Competitive Disadvantage
Even though Martha is doing all of the right things to market her B&B, the lack of dependable broadband puts her at a competitive disadvantage. As the economy falters, Martha’s reservation book is looking empty. Today, there are no guests, and for several weeks, the phone didn’t ring at all. And Martha fears that not having broadband puts her business at greater risk.
An almost obligatory question for travelers these days is, “Do you have Internet?” Even romance-seeking couples want to tow their laptops. Martha’s reply: “‘Yes, I have it, and if we’re lucky it will work when you get here.’ It’s definitely a deal-breaker.”
Another deal-breaker: slow online reservation pages. “If [people] don’t find you right there, ready to roll, they move on to somebody else,” Martha says. “If that satellite and that online booking isn’t working, and they can’t continue with pushing a few keys, they will definitely go to somebody else. And being as small as we are, we can’t afford to lose a single customer.”

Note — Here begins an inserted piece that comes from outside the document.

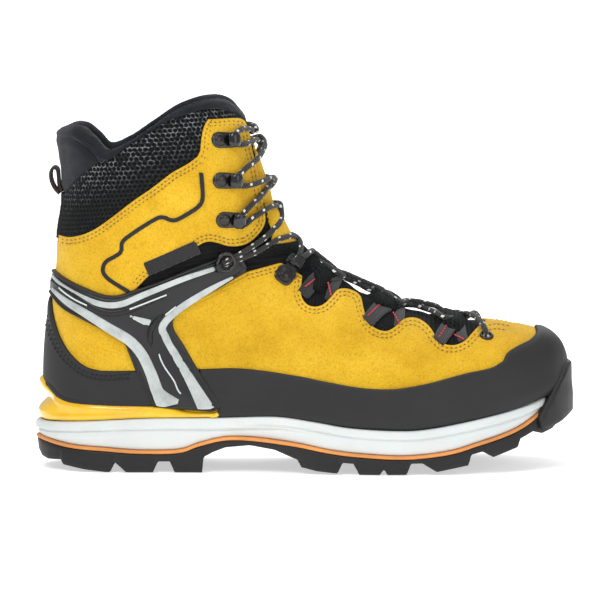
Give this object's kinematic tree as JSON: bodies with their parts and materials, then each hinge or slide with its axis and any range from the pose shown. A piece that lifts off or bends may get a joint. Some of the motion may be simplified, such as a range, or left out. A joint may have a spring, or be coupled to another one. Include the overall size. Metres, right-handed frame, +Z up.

Martha’s cheery, worry-free nature disappears as she thinks about what’s at stake. “We went into this business for all the right reasons,” she says somberly. “We’ve worked really hard on our product. But it’s like giving a party and nobody coming. It’s hurting our pocketbooks. We’re baby boomers. We thought we did everything right for our retirement. This was a great stage to go into do something really worthy in a beautiful part of the country. But we certainly didn’t do it to fail at it.”
Yet Martha’s tenacity may be no match for a situation beyond her control – the decision by Internet service providers to bypass her community.
“You’ve got very sophisticated people with very sophisticated businesses that are living in the mountains,” she says. “And we need to be served just like everybody else. There’s no difference except for the hill that’s in the way.”